Find all Oracle foreign keys referenced to a table
To find all the Oracle tables that references a table via foreign key, use the SQL query below

select uc.CONSTRAINT_NAME, 
  src_ucc.OWNER source_schema ,src_ucc.TABLE_NAME source_table, 
  src_ucc.COLUMN_NAME source_column, src_ucc.POSITION, 
  dest_ucc.TABLE_NAME reference_table, dest_ucc.COLUMN_NAME reference_column,
  dest_ucc.POSITION reference_position,
  uc.DELETE_RULE, uc.STATUS, uc.DEFERRABLE, uc.DEFERRED, uc.VALIDATED  
from sys.USER_CONSTRAINTS uc 
  join sys.USER_CONS_COLUMNS src_ucc 
  on uc.OWNER=src_ucc.OWNER and uc.CONSTRAINT_NAME=src_ucc.CONSTRAINT_NAME
  join sys.USER_CONS_COLUMNS dest_ucc 
  on uc.OWNER=dest_ucc.OWNER and uc.R_CONSTRAINT_NAME=dest_ucc.CONSTRAINT_NAME  
where dest_ucc.OWNER='SCHEMA_OWNER' and dest_ucc.TABLE_NAME='REFERENCE_TABLE_NAME'
  and uc.CONSTRAINT_TYPE='R' 
  and src_ucc.POSITION=dest_ucc.POSITION
order by src_ucc.TABLE_NAME ,src_ucc.POSITION, dest_ucc.POSITION;
Column meaning
CONSTRAINT_NAMEThe foreign key name
SOURCE_SCHEMA The schema of the foreign key source table
SOURCE_TABLE The table that has the foreign key
SOURCE_COLUMN The column in the source table enforced by the foreign key
POSITION For foreign keys with multiple columns, the order of the columns in the foreign key
REFERENCE_TABLE The table referenced by the foreign key
REFERENCE_COLUMN The column of the table referenced by the foreign key
REFERENCE_POSITION For foreign keys with multiple columns, the order of the referenced columns in the foreign key
DELETE_RULE The action Oracle performs with the row associated with the foreign key in the reference table is deleted
  • NO ACTION: Oracle respond with a referential integrity error and will not allow the row to be removed
  • CASCADE: Oracle automatically deletes the row in the tables with the associated foreign key
  • SET NULL: Oracle automatically sets the foreign key column value to NULL
STATUS Is the foreign key enforced
  • ENABLED: The foreign key is enforced and active
  • DISABLED: The foreign key is not enforced and inactive
DEFERRABLE If a transaction can use SET CONSTRAINT[S] to dynamically defer a foreign key referential integrity check
  • DEFERRABLE: Yes you can use SET CONSTRAINTS
  • NOT DEFERRABLE: No you cannot use SET CONSTRAINTS
DEFERRED If a foreign key is DEFERRABLE, when in the transaction will Oracle check for foreign key referential integrity violations by default. NOT DEFERRABLE is always IMMEDIATE.

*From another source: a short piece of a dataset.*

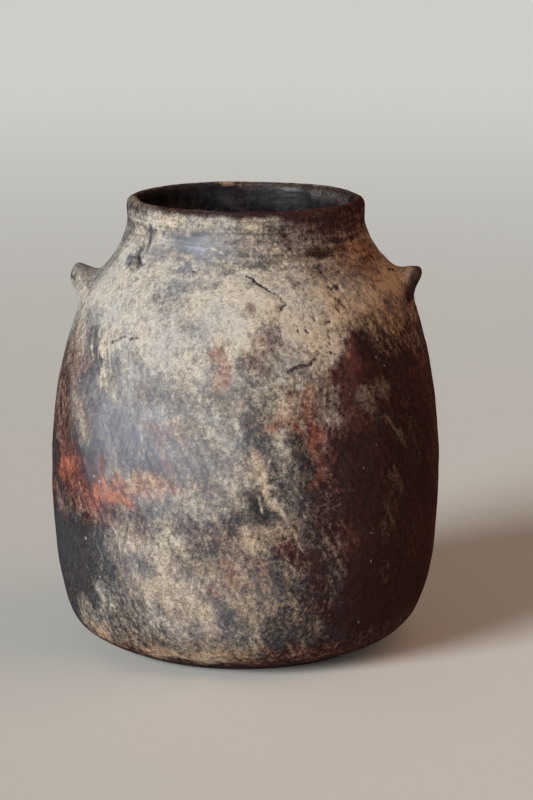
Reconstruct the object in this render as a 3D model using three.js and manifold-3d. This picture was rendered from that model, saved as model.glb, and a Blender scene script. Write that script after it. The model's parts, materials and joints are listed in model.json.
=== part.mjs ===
// A hand-built terracotta cooking pot with a barrel-shaped body, a short neck and two solid lugs.
// It is modelled in the pieces that its potter joins with slip before firing: a saucer-shaped base,
// strips of clay one above the other, a shoulder band, a neck band, a rim coil and the two lugs.
// Millimetres, +Z up. The origin is the centre of the flat underside. The lugs point along +X and -X.

import * as THREE from "three";
import { mergeVertices } from "three/addons/utils/BufferGeometryUtils.js";
import Module from "manifold-3d";

// Outside form of the wall, from the base up. A sweep, fullness or straight is the length of the
// handle that a curve leaves or reaches its end point with.
const baseFlatRadius = 49.3;
const heelRiseDegrees = 32;
const heelSweep = 16;
const bellyRadius = 77.45;
const bellyHeight = 74.3;
const lowerFullness = 75.5;
const upperFullness = 37.7;
const shoulderRise = 80.2;
const shoulderRadius = 55;
const shoulderSlopeDegrees = 49.3;
const shoulderFullness = 15.6;
const neckSweep = 5.1;
const throatRise = 16;
const throatRadius = 46.65;
const throatStraight = 3.2;

// Lip, above the throat
const lipRise = 6.8;
const lipStraight = 2.3;
const lipProud = 0.5;
const lipCrown = 2.7;
const lipLand = 1.6;

// Thickness of the clay
const floorThickness = 8;
const wallThickness = 6;
const lipThickness = 5.4;

// How the clay is laid up
const baseBandHeight = 24;
const shoulderBandHeight = 26;
const stripNames = ["wall_strip_1", "wall_strip_2", "wall_strip_3", "wall_strip_4"];
const jointLap = 3.5;

// Lugs. They are set by the wall's face at the middle of their root.
const lugTopBelowNeck = 3.4;
const lugRootInset = 9.7;
const lugProjection = 5.9;
const lugRootHalfWidth = 11;
const lugTipHalfWidth = 4.6;
const lugRootDepth = 18;
const lugTipDepth = 7.2;
const lugTipRounding = 3.5;
const lugSideFlare = 2;
const lugUnderFlare = 4;
const rightLugTipRise = 1;
const leftLugTipRise = 2.8;
const slipGap = 0.3;

// Fineness of the facets
const facetsAround = 60;
const rowHeight = 7;
const heelRowHeight = 5;
const lipRowHeight = 3.5;
const lipArcRows = 3;
const lineSamples = 160;
const lugRings = 9;
const lugFacets = 22;
const weldDistance = 1e-4;

// Heights and radii that follow from the sizes above
const neckJointHeight = bellyHeight + shoulderRise;
const throatHeight = neckJointHeight + throatRise;
const lipHeight = throatHeight + lipRise;
const lipRadius = throatRadius + lipProud;
const shoulderJointHeight = neckJointHeight - shoulderBandHeight;
const stripHeight = (shoulderJointHeight - baseBandHeight) / stripNames.length;
const lugTopHeight = neckJointHeight - lugTopBelowNeck;

const clay = {
  bare: { color: 0x7a6a52, roughness: 0.75, metalness: 0 },
  smoked: { color: 0x3d3835, roughness: 0.55, metalness: 0 },
  flashed: { color: 0x7b4634, roughness: 0.6, metalness: 0 },
};

const wasm = await Module();
wasm.setup();

// A cubic curve from start to end, with each handle given as a length and a direction in radians.
function sweep(start, startHandle, startAngle, end, endHandle, endAngle) {
  const leave = new THREE.Vector2(Math.cos(startAngle), Math.sin(startAngle));
  const arrive = new THREE.Vector2(Math.cos(endAngle), Math.sin(endAngle));
  return new THREE.CubicBezierCurve(
    start,
    start.clone().addScaledVector(leave, startHandle),
    end.clone().addScaledVector(arrive, -endHandle),
    end,
  );
}

// The outside line of the wall as x = radius and y = height, from the flat base to the lip.
function outsideCurves() {
  const up = Math.PI / 2;
  const heelAngle = THREE.MathUtils.degToRad(heelRiseDegrees);
  const shoulderAngle = up + THREE.MathUtils.degToRad(shoulderSlopeDegrees);
  const foot = new THREE.Vector2(baseFlatRadius, 0);
  const belly = new THREE.Vector2(bellyRadius, bellyHeight);
  const shoulder = new THREE.Vector2(shoulderRadius, neckJointHeight);
  const throat = new THREE.Vector2(throatRadius, throatHeight);
  const lip = new THREE.Vector2(lipRadius, lipHeight);
  return [
    sweep(foot, heelSweep, heelAngle, belly, lowerFullness, up),
    sweep(belly, upperFullness, up, shoulder, shoulderFullness, shoulderAngle),
    sweep(shoulder, neckSweep, shoulderAngle, throat, throatStraight, up),
    sweep(throat, lipStraight, up, lip, lipStraight, up),
  ];
}

// How thick the wall is at a height: it thins from the floor to the belly, and again to the lip.
function thicknessAt(height) {
  if (height < bellyHeight) {
    return THREE.MathUtils.mapLinear(height, 0, bellyHeight, floorThickness, wallThickness);
  }
  return THREE.MathUtils.mapLinear(height, bellyHeight, lipHeight, wallThickness, lipThickness);
}

// Points close together along the outside line, and the inside line at the wall's thickness from it.
function wallLines() {
  const outside = [];
  const inside = [];
  for (const curve of outsideCurves()) {
    for (let i = outside.length ? 1 : 0; i <= lineSamples; i++) {
      const point = curve.getPoint(i / lineSamples);
      const along = curve.getTangent(i / lineSamples);
      const inwards = new THREE.Vector2(-along.y, along.x);
      outside.push(point);
      inside.push(point.clone().addScaledVector(inwards, thicknessAt(point.y)));
    }
  }
  return { outside, inside };
}

const { outside, inside } = wallLines();

// The point of a line at a height.
function pointAt(line, height) {
  const next = Math.max(1, line.findIndex((p) => p.y >= height));
  const [below, above] = [line[next - 1], line[next]];
  const share = (height - below.y) / (above.y - below.y);
  return below.clone().lerp(above, share);
}

// Points spaced evenly along a line between two heights, about spacing apart.
function stretch(line, low, high, spacing) {
  const between = line.filter((p) => p.y > low && p.y < high);
  const points = [pointAt(line, low), ...between, pointAt(line, high)];
  const lengths = [0];
  for (let i = 1; i < points.length; i++) {
    lengths.push(lengths[i - 1] + points[i].distanceTo(points[i - 1]));
  }
  const whole = lengths.at(-1);
  const rows = Math.max(1, Math.round(whole / spacing));
  const spaced = [points[0]];
  for (let row = 1; row < rows; row++) {
    const target = (whole * row) / rows;
    const next = lengths.findIndex((length) => length >= target);
    const share = (target - lengths[next - 1]) / (lengths[next] - lengths[next - 1]);
    spaced.push(points[next - 1].clone().lerp(points[next], share));
  }
  return [...spaced, points.at(-1)];
}

// Turns a profile of x = radius and y = height round the pot's axis.
function turned(profile) {
  return new THREE.LatheGeometry(profile, facetsAround).rotateX(Math.PI / 2);
}

// The heights at which each band of the wall starts and ends outside, from the lowest strip to the neck.
function wallBands() {
  const strips = stripNames.map((name, i) => {
    const low = baseBandHeight + i * stripHeight;
    const high = i + 1 < stripNames.length ? low + stripHeight : shoulderJointHeight;
    return { name, low, high, finish: i % 2 ? clay.flashed : clay.smoked };
  });
  return [
    ...strips,
    { name: "shoulder", low: shoulderJointHeight, high: neckJointHeight, finish: clay.bare },
    { name: "neck", low: neckJointHeight, high: throatHeight, finish: clay.bare },
  ];
}

// A ring of clay between two joints. Each joint slopes down towards the inside, where the upper
// piece laps over the lower one.
function bandProfile({ low, high }) {
  const outer = stretch(outside, low, high, rowHeight);
  const inner = stretch(inside, low - jointLap, high - jointLap, rowHeight).reverse();
  return [...outer, ...inner, outer[0]];
}

function baseProfile() {
  const outer = stretch(outside, 0, baseBandHeight, heelRowHeight);
  const inner = stretch(inside, floorThickness, baseBandHeight - jointLap, heelRowHeight).reverse();
  return [new THREE.Vector2(0, 0), ...outer, ...inner, new THREE.Vector2(0, floorThickness)];
}

// A quarter of an ellipse from angle start to angle end, round one end of the lip's flat land.
function lipArc(centreRadius, reach, start, end) {
  const points = [];
  for (let i = 0; i <= lipArcRows; i++) {
    const angle = THREE.MathUtils.lerp(start, end, i / lipArcRows);
    const radius = centreRadius + reach * Math.cos(angle);
    points.push(new THREE.Vector2(radius, lipHeight + lipCrown * Math.sin(angle)));
  }
  return points;
}

function rimProfile() {
  const outer = stretch(outside, throatHeight, lipHeight, lipRowHeight);
  const inner = stretch(inside, throatHeight - jointLap, lipHeight, lipRowHeight).reverse();
  const lipInside = inner[0].x;
  const middle = (lipRadius + lipInside) / 2;
  const reach = (lipRadius - lipInside - lipLand) / 2;
  const outerArc = lipArc(middle + lipLand / 2, reach, 0, Math.PI / 2);
  const innerArc = lipArc(middle - lipLand / 2, reach, Math.PI / 2, Math.PI);
  return [...outer, ...outerArc.slice(1), ...innerArc.slice(0, -1), ...inner, outer[0]];
}

// A lug as it is rolled: an oval section that tapers and rises from inside the wall to a round tip.
function rolledLug(tipRise) {
  const wallFace = pointAt(outside, lugTopHeight - lugRootDepth / 2).x;
  const root = wallFace - lugRootInset;
  const tip = wallFace + lugProjection;
  const tipTop = lugTopHeight + tipRise;
  const positions = [];
  for (let ring = 0; ring < lugRings; ring++) {
    const share = Math.sin((ring / lugRings) * (Math.PI / 2));
    const out = THREE.MathUtils.lerp(root, tip, share);
    const top = THREE.MathUtils.lerp(lugTopHeight, tipTop, share);
    const underside = share ** lugUnderFlare;
    const bottom = THREE.MathUtils.lerp(lugTopHeight - lugRootDepth, tipTop - lugTipDepth, underside);
    const side = share ** lugSideFlare;
    const halfWidth = THREE.MathUtils.lerp(lugRootHalfWidth, lugTipHalfWidth, side);
    const intoTip = Math.max(0, 1 - (tip - out) / lugTipRounding);
    const dome = Math.sqrt(1 - intoTip ** 2);
    for (let i = 0; i < lugFacets; i++) {
      const angle = (2 * Math.PI * i) / lugFacets;
      const across = halfWidth * dome * Math.cos(angle);
      const height = (top + bottom) / 2 + ((top - bottom) / 2) * dome * Math.sin(angle);
      positions.push(out, across, height);
    }
  }
  const tipPoint = lugRings * lugFacets;
  const rootPoint = tipPoint + 1;
  positions.push(tip, 0, tipTop - lugTipDepth / 2);
  positions.push(root, 0, lugTopHeight - lugRootDepth / 2);
  const lastRing = (lugRings - 1) * lugFacets;
  const faces = [];
  for (let i = 0; i < lugFacets; i++) {
    const next = (i + 1) % lugFacets;
    for (let ring = 0; ring < lastRing; ring += lugFacets) {
      const [a, b, c, d] = [ring + i, ring + next, ring + lugFacets + next, ring + lugFacets + i];
      faces.push(a, b, c, a, c, d);
    }
    faces.push(lastRing + i, lastRing + next, tipPoint);
    faces.push(next, i, rootPoint);
  }
  const lug = new THREE.BufferGeometry();
  lug.setAttribute("position", new THREE.Float32BufferAttribute(positions, 3));
  lug.setIndex(faces);
  return lug;
}

// The outside of the upper wall as a solid core, grown by the layer of slip, that a lug's root is
// pressed against.
function slipCore() {
  const upperWall = wallBands().slice(-3);
  const low = upperWall[0].low;
  const rows = [pointAt(outside, low)];
  for (const band of upperWall) {
    rows.push(...stretch(outside, band.low, band.high, rowHeight).slice(1));
  }
  const grown = rows.map((p) => new THREE.Vector2(p.x + slipGap, p.y));
  return turned([new THREE.Vector2(0, low), ...grown, new THREE.Vector2(0, throatHeight)]);
}

function solidOf(geometry) {
  const bare = new THREE.BufferGeometry();
  bare.setAttribute("position", geometry.attributes.position);
  bare.setIndex(geometry.index);
  const merged = mergeVertices(bare, weldDistance);
  return new wasm.Manifold(
    new wasm.Mesh({
      numProp: 3,
      vertProperties: merged.attributes.position.array,
      triVerts: new Uint32Array(merged.index.array),
    }),
  );
}

function geometryOf(solid) {
  const { vertProperties, triVerts } = solid.getMesh();
  const geometry = new THREE.BufferGeometry();
  geometry.setAttribute("position", new THREE.BufferAttribute(vertProperties, 3));
  geometry.setIndex(new THREE.BufferAttribute(triVerts, 1));
  geometry.computeVertexNormals();
  return geometry;
}

// A rolled lug with its root cut to the curve of the shoulder, turned to its side of the pot.
function lugGeometry(tipRise, turn) {
  const cut = solidOf(rolledLug(tipRise)).subtract(solidOf(slipCore()));
  return geometryOf(cut).rotateZ(turn);
}

const pot = new THREE.Group();

function addPiece(name, geometry, finish) {
  const mesh = new THREE.Mesh(geometry, new THREE.MeshStandardMaterial(finish));
  mesh.name = name;
  pot.add(mesh);
}

addPiece("base", turned(baseProfile()), clay.smoked);
for (const band of wallBands()) {
  addPiece(band.name, turned(bandProfile(band)), band.finish);
}
addPiece("rim", turned(rimProfile()), clay.flashed);
addPiece("lug_right", lugGeometry(rightLugTipRise, 0), clay.bare);
addPiece("lug_left", lugGeometry(leftLugTipRise, Math.PI), clay.bare);

export default pot;
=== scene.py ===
"""A hand-built clay cooking pot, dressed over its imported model.

The wall is modelled once as a closed sheet of clay, worked by hand all over, and then cut along the
potter's joints into the base, the strips, the shoulder, the neck and the rim. The lugs are luted onto it
before the cut. Dust, fire marks, soot and scars are painted as strokes, placed by azimuth and height:
azimuth 0 faces the camera and grows to the right, and height is measured from the floor.
"""

import json
import math

import bpy
import numpy as np
from bpy.props import FloatProperty, FloatVectorProperty, IntProperty, PointerProperty
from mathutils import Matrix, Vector
from mathutils.bvhtree import BVHTree


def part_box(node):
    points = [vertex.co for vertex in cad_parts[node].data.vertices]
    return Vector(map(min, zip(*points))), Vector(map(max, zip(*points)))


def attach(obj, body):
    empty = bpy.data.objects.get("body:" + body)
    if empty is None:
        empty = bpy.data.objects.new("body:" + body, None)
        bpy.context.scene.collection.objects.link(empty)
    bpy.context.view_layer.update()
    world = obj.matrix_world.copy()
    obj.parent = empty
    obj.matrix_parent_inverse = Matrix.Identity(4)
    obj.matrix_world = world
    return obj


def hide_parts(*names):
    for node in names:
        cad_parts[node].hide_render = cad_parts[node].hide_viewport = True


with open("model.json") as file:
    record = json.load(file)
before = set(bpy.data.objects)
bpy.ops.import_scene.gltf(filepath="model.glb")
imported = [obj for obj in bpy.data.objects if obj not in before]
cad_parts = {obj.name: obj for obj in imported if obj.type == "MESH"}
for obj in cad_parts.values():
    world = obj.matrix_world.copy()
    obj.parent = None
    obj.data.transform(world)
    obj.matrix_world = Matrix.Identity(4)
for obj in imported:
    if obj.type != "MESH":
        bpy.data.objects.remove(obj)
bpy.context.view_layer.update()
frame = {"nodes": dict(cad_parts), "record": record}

bl_info = {
    "name": "Clay cooking pot",
    "version": (1, 0, 0),
    "blender": (4, 5, 0),
    "location": "View3D > Sidebar > Pot",
    "description": "Models the wall, the lugs and the stage of a hand-built clay cooking pot",
    "category": "Add Mesh",
}

BODY = "root"
STRIPS = ("wall_strip_1", "wall_strip_2", "wall_strip_3", "wall_strip_4")
WALL = ("base", *STRIPS, "shoulder", "neck", "rim")
LUGS = {"lug_right": 1, "lug_left": -1}
SLOTS = {part["node"]: part["material_slot"] for part in frame["record"]["subparts"]}
MM = 0.001


def length(name, description, default):
    return FloatProperty(name=name, description=description, default=default, unit="LENGTH", precision=5)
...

  • DEFERRED: Oracle will check when after a commit has been issued
  • IMMEDIATELY Oracle will immediately check when the SQL is executed.
VALIDATED When adding foreign keys to a Oracle table with existing data, checks to see if the existing data violates foreign key referential integrity.
  • VALIDATED: Oracle will check to see if the existing data violates integrity. If it does then the foreign key will not be created
  • NOT VALIDATED: Oracle will not check to see if the existing data violates integrity. The foreign key will be created even if there is existing bad data

See the Oracle language reference on constraints for more details.